LIZZIE MOURNS
Part of a letter from Mary Elizabeth “Lizzie” Killough to her brother Alex in response to his letter about the death of their brother Jim in the War Between the States, as the Civil War was called at the time..
December the 10th 1864
A. M. KilloughDear Brother I write to you again but it is with the same miserable awful dreadful feelings with which I wrote to you before. Oh Alex how can we ever bear it, how can we even stand to live and poor dear Jimmie gone. Oh it seems to me if I could I would leave this world of trouble. Days and weeks have passed away and left me the same poor troubled miserable creature. It seems impossible for me ever to feel any better in this world but I don’t feel like I want to and Jimmie not here to enjoy life too. It just seems like I want to go way from here and to go to where I will never see anybody or anything of the world again and there spend the balance of my days in sorrow and distress for all.
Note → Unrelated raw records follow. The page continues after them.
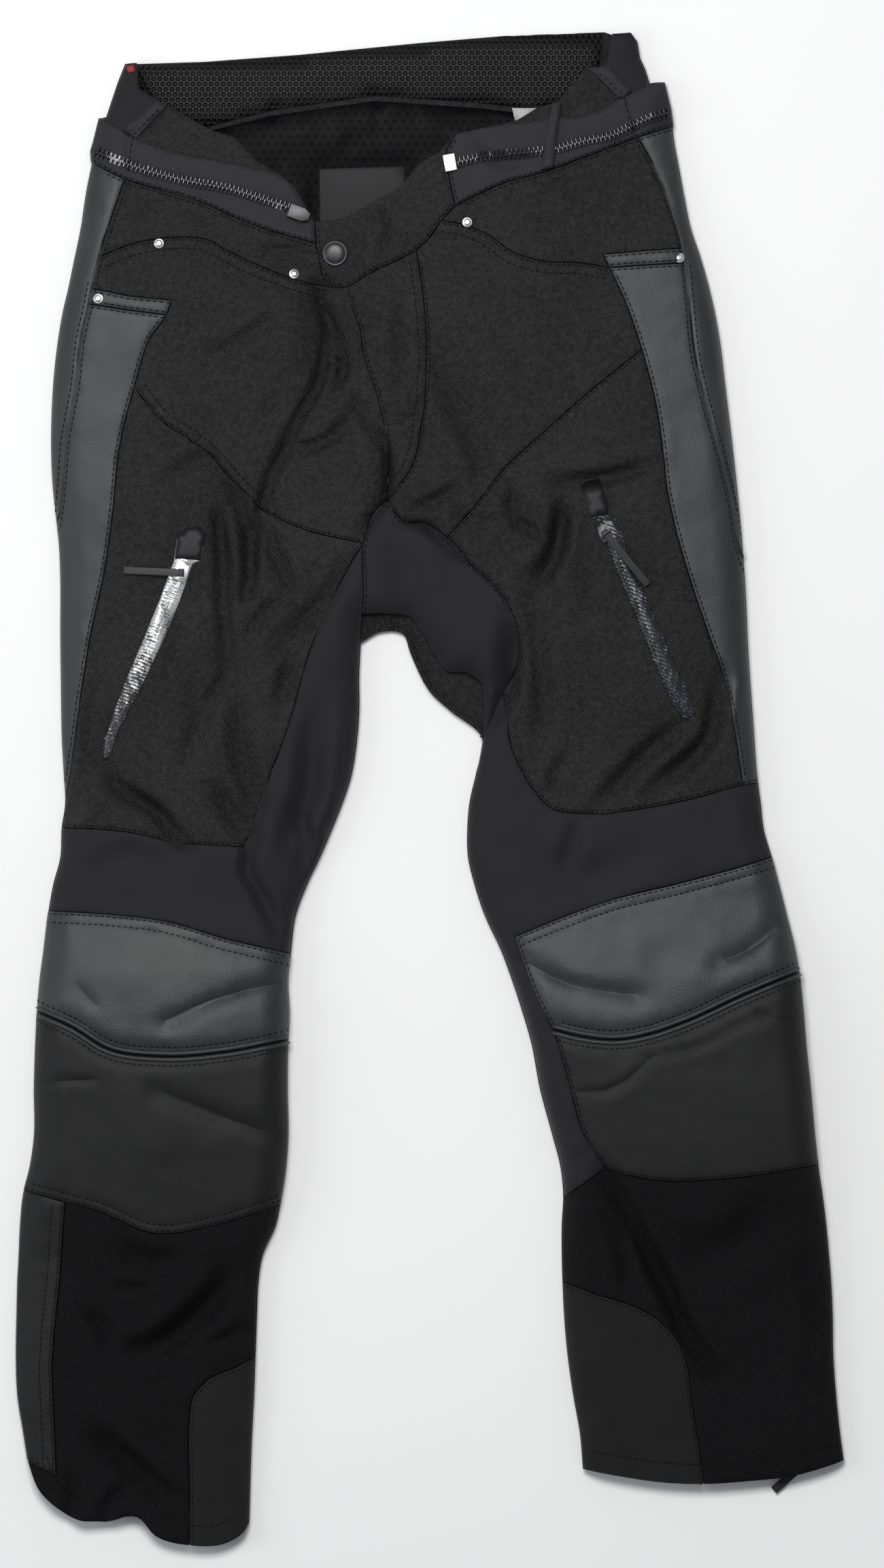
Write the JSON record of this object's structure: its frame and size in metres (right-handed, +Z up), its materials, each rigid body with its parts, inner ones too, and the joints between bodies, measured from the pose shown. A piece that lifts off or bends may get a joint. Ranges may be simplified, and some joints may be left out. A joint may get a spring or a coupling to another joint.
{
  "type": "motorcycle trousers",
  "caption": "Motorcycle trousers laid flat face up, with leather knees, stretch panels, a snapped waistband, thigh pocket zips and open hems.",
  "frame": {"origin": "middle of the garment's box in plan, on the floor that the back lies on", "axes": "+X towards the wearer's left leg, which is on the right in the view from above; +Y towards the waist; +Z up, out of the front"},
  "size_m": [0.591, 1.072, 0.0348],
  "materials": {
    "textile": "coarse matte twill",
    "stretch": "smooth matte stretch cloth",
    "leather": "fine grain, satin",
    "suede": "matte suede",
    "mesh": "spacer mesh and perforated lining",
    "webbing": "woven tape",
    "zip_plastic": "satin moulded teeth",
    "rubber": "matte moulded",
    "steel": "bright",
    "dark_metal": "dark satin"
  },
  "bodies": {
    "trousers": {"waistband_left": "textile", "yoke_left": "textile", "hip_left": "textile", "thigh_left": "textile", "shin_left": "textile", "waistband_right": "textile", "fly": "textile", "hip_right": "textile", "yoke_right": "textile", "waistband_side_right": "textile", "thigh_right": "textile", "shin_right": "textile", "back_waist": "textile", "back_seat_left": "textile", "back_seat_right": "textile", "back_calf_left": "textile", "back_calf_right": "textile", "elastic_left": "stretch", "elastic_right": "stretch", "gusset": "stretch", "stretch_left": "stretch", "stretch_right": "stretch", "side_strip_left": "leather", "side_strip_right": "leather", "pocket_band_left": "leather", "pocket_band_right": "leather", "side_leather_left": "leather", "side_leather_right": "leather", "knee_upper_left": "leather", "knee_upper_right": "leather", "knee_lower_left": "leather", "knee_lower_right": "leather", "zip_flap_left": "leather", "ankle_guard_left": "suede", "ankle_guard_right": "suede", "waist_facing": "mesh", "lining": "mesh", "zip_tape_left": "webbing", "zip_tape_right": "webbing", "belt_loop_left": "webbing", "belt_loop_right": "webbing", "zip_keeper_right": "webbing", "label": "webbing", "hem_tab": "webbing", "zip_teeth_left": "zip_plastic", "zip_teeth_right": "zip_plastic", "thigh_zip_right": "zip_plastic", "thigh_zip_left": "steel", "slider_left": "steel", "zip_end_box": "steel", "rivet_1": "steel", "rivet_2": "steel", "rivet_3": "steel", "rivet_4": "steel", "rivet_5": "steel", "snap_button": "dark_metal", "waist_zip_slider": "dark_metal", "slider_right": "dark_metal"},
    "pull_tab_left": {"pull_left": "rubber"},
    "pull_tab_right": {"pull_right": "rubber"}
  },
  "joints": [
    {"name": "pull_left_turn", "type": "hinge", "parent": "trousers", "child": "pull_tab_left", "pos_m": [-0.1753, 0.15199, 0.03192], "axis": [0.0494, 0.9988, 0], "range_deg": [0, 150]},
    {"name": "pull_right_turn", "type": "hinge", "parent": "trousers", "child": "pull_tab_right", "pos_m": [0.12403, 0.17997, 0.03202], "axis": [-0.7706, -0.6373, 0], "range_deg": [0, 150]}
  ]
}
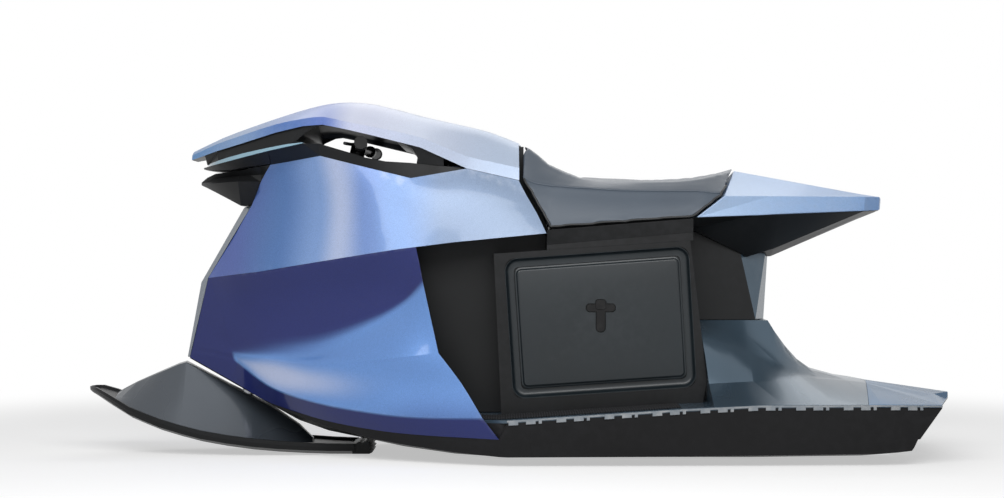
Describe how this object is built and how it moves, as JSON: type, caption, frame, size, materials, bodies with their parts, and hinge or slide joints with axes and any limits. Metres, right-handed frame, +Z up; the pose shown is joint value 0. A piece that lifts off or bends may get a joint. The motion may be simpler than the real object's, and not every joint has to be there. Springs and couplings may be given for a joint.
{
  "type": "electric personal watercraft",
  "caption": "One-rider electric personal watercraft with a steered front ski, a hand tunnel under the hood, side battery hatches, a lifting saddle and a jet drive.",
  "frame": {"origin": "centre of the bounding box on the floor that the keel stands on", "axes": "+X forward to the ski's nose, +Y to port, +Z up"},
  "size_m": [2.7, 0.8986, 1.096],
  "materials": {
    "light_blue": "metallic light blue paint",
    "deep_blue": "metallic deep blue paint",
    "stem_grey": "metallic grey-teal paint",
    "black": "satin black composite",
    "gloss_dark": "polished dark grey composite",
    "slate": "semi-gloss slate panel",
    "seat": "grey marine vinyl",
    "rubber": "moulded rubber",
    "rail": "light grey strip",
    "metal": "machined stainless",
    "lamp": "clear strip lamp over a pale reflector",
    "battery": "sealed pack"
  },
  "bodies": {
    "craft": {"hull": "black", "deck": "gloss_dark", "stern_platform": "gloss_dark", "rub_rail_port": "rail", "rub_rail_starboard": "rail", "traction_mat_port": "rubber", "traction_mat_starboard": "rubber", "spine": "black", "battery_block": "battery", "motor_block": "metal", "side_panel_lower_port": "deep_blue", "side_panel_lower_starboard": "deep_blue", "side_panel_upper_port": "light_blue", "side_panel_upper_starboard": "light_blue", "stem_panel": "stem_grey", "hood": "light_blue", "hood_liner": "black", "light_bar": "lamp", "console": "black", "dash_display": "gloss_dark", "nose_blade": "black", "nose_wedge": "black", "saddle_hinge": "metal", "seat_tub": "black", "seat_rail_port": "black", "seat_rail_starboard": "black", "tail_cowl": "light_blue", "tail_keel": "black", "jet_duct": "metal", "ride_plate": "metal", "intake_grate": "metal"},
    "handlebar": {"handlebar": "black", "control_pod_port": "black", "control_pod_starboard": "black", "grip_port": "rubber", "grip_starboard": "rubber"},
    "ski": {"ski_board": "black", "ski_cowl": "gloss_dark", "ski_spindle": "metal"},
    "impeller": {"impeller": "metal"},
    "nozzle": {"steering_nozzle": "metal"},
    "hatch_port": {"hatch_port": "slate", "hatch_latch_port": "rubber"},
    "hatch_starboard": {"hatch_starboard": "slate", "hatch_latch_starboard": "rubber"},
    "saddle": {"saddle_pan": "black", "seat_cushion": "seat"}
  },
  "joints": [
    {"name": "handlebar_steer", "type": "hinge", "parent": "craft", "child": "handlebar", "pos_m": [0.507, 0, 0.955], "axis": [-0.2334, 0, 0.9724], "range_deg": [-20, 20]},
    {"name": "ski_steer", "type": "hinge", "parent": "craft", "child": "ski", "pos_m": [0.85, 0, 0.2], "axis": [-0.4618, 0, 0.887], "range_deg": [-16, 16]},
    {"name": "nozzle_steer", "type": "hinge", "parent": "craft", "child": "nozzle", "pos_m": [-1.1503, 0, 0.092], "axis": [0, 0, 1], "range_deg": [-16, 16]},
    {"name": "impeller_spin", "type": "hinge", "parent": "craft", "child": "impeller", "pos_m": [-1.01, 0, 0.092], "axis": [1, 0, 0], "continuous": true},
    {"name": "hatch_port_swing", "type": "hinge", "parent": "craft", "child": "hatch_port", "pos_m": [0.0225, 0.269, 0.582], "axis": [-0.0656, 0, -0.9978], "range_deg": [0, 95]},
    {"name": "hatch_starboard_swing", "type": "hinge", "parent": "craft", "child": "hatch_starboard", "pos_m": [0.0225, -0.269, 0.582], "axis": [0.0656, 0, 0.9978], "range_deg": [0, 95]},
    {"name": "saddle_lift", "type": "hinge", "parent": "craft", "child": "saddle", "pos_m": [-0.001, 0, 0.964], "axis": [0, 1, 0], "range_deg": [0, 50]}
  ],
  "couplings": [
    {"joint": "ski_steer", "follows": "handlebar_steer", "ratio": 0.8},
    {"joint": "nozzle_steer", "follows": "handlebar_steer", "ratio": -0.8}
  ]
}
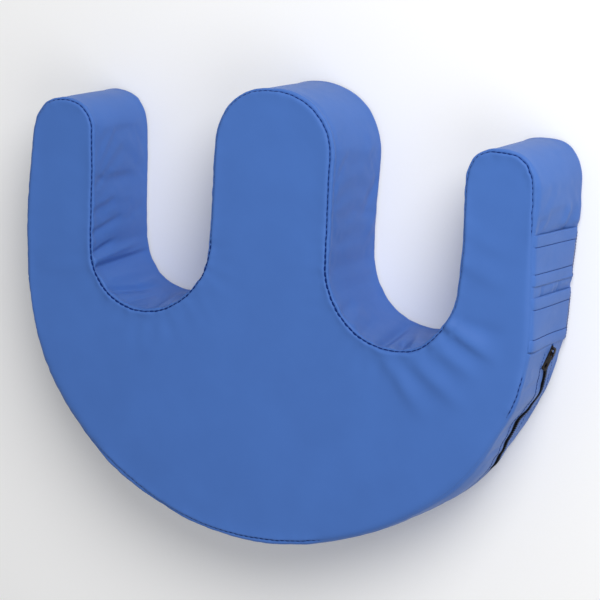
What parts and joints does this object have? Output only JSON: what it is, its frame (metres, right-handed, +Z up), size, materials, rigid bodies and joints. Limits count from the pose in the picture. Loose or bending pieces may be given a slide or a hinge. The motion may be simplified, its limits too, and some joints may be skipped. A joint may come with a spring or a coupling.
{
  "type": "patient turning pad",
  "caption": "W-shaped foam turning pad in a zipped, wipe-clean cover, with rounded prongs, a round rocker edge and hand straps on both sides.",
  "frame": {"origin": "on the ground under the middle of the pad's width and length, with the pad lying on its back panel", "axes": "+Z up, out of the front face; +Y towards the prongs, so the round rocker edge is at -Y; +X towards the pad's right side as seen from the front with the prongs up"},
  "size_m": [0.6164, 0.4974, 0.12],
  "materials": {
    "cover_fabric": "satin",
    "strap_fabric": "satin",
    "seam_thread": "matte",
    "foam": "matte",
    "zip_tape": "matte",
    "zip_coil": "satin",
    "zip_metal": "satin"
  },
  "bodies": {
    "pad": {"foam_core": "foam", "front_panel": "cover_fabric", "back_panel": "cover_fabric", "prong_band": "cover_fabric", "zip_band_front": "cover_fabric", "zip_band_back": "cover_fabric", "front_seam_thread": "seam_thread", "back_seam_thread": "seam_thread", "right_upper_strap": "strap_fabric", "right_upper_strap_thread_low": "seam_thread", "right_upper_strap_thread_high": "seam_thread", "right_lower_strap": "strap_fabric", "right_lower_strap_thread_low": "seam_thread", "right_lower_strap_thread_high": "seam_thread", "left_upper_strap": "strap_fabric", "left_upper_strap_thread_low": "seam_thread", "left_upper_strap_thread_high": "seam_thread", "left_lower_strap": "strap_fabric", "left_lower_strap_thread_low": "seam_thread", "left_lower_strap_thread_high": "seam_thread", "zip_tape_front": "zip_tape", "zip_coil_front": "zip_coil", "zip_top_stop_front": "zip_metal", "zip_topstitch_front": "seam_thread", "zip_tape_back": "zip_tape", "zip_coil_back": "zip_coil", "zip_top_stop_back": "zip_metal", "zip_topstitch_back": "seam_thread", "zip_bottom_stop": "zip_metal"},
    "slider": {"zip_slider": "zip_metal"},
    "pull": {"zip_pull": "zip_metal"}
  },
  "joints": [
    {"name": "zip_slide", "type": "hinge", "parent": "pad", "child": "slider", "pos_m": [0, 0.05575, 0.043], "axis": [0, 0, 1], "range_deg": [-150.5, 0]},
    {"name": "pull_swing", "type": "hinge", "parent": "slider", "child": "pull", "pos_m": [0.30118, -0.00531, 0.043], "axis": [0.0971, 0.4905, 0.866], "range_deg": [0, 120]}
  ]
}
Oh I count as nothing here I am so miserable the world seems nothing to me now I wouldn’t have given Jimmie’s life for four million such worlds as this. I would rather have given the whole Confederacy up to the North and worked for it for the rest of my life than to have given Jimmie’s dear life to have saved it from subjugation and to gain independence. What good will the independence do him and poor troubled us who are left here in distress. I know poor Jimmie did not want to die in such a way. Oh I didn’t know what a horrid war this was until it has came home to us. Oh dear me it seems more than we can even bear it seems like nothing on earth could have happened to have hurt me as bad as this. Seems like I want old Gano killed. (General of the army in the attack) He had no business dragging the men up there to attack them in their fortifications. If the enemy had come down on you and you have been compelled to have fought them it would have been a different thing. Seems like I could have bourne it better if possible, but just to think he was drug way up there to be killed and buried away in that Indian Country and buried in such a manner. Oh me how can we ever bear it. I feel like I could walk and go to where he is, Alec. I want us to go to where he is just as soon as we can go there and take him up and bring him back here and bury him right.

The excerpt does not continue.